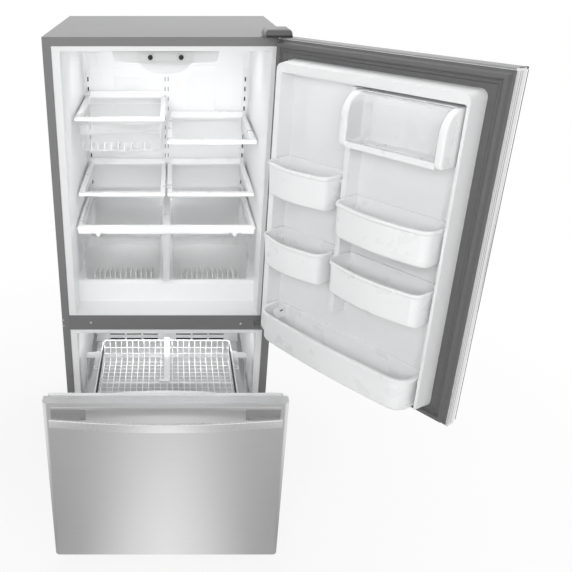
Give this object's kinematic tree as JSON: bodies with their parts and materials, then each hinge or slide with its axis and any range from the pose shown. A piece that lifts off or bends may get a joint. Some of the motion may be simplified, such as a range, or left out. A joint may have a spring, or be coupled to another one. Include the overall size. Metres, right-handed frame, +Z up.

━━━━━━━━

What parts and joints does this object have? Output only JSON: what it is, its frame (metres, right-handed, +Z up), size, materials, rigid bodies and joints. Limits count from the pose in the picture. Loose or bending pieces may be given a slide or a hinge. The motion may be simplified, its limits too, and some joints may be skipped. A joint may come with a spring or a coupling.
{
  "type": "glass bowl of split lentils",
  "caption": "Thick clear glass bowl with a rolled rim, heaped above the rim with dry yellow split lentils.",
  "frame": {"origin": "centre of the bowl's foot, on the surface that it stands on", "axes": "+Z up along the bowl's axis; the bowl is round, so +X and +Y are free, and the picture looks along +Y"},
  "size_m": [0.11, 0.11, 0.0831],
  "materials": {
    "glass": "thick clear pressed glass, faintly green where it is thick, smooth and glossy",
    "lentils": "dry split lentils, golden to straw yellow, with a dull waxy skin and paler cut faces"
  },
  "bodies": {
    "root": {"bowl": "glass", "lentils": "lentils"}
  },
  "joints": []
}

━━━━━━━━

▶ _The problem_:
Only the count is needed: the number of lines in the data that include the word "JSON".

▶ _Reply_:
2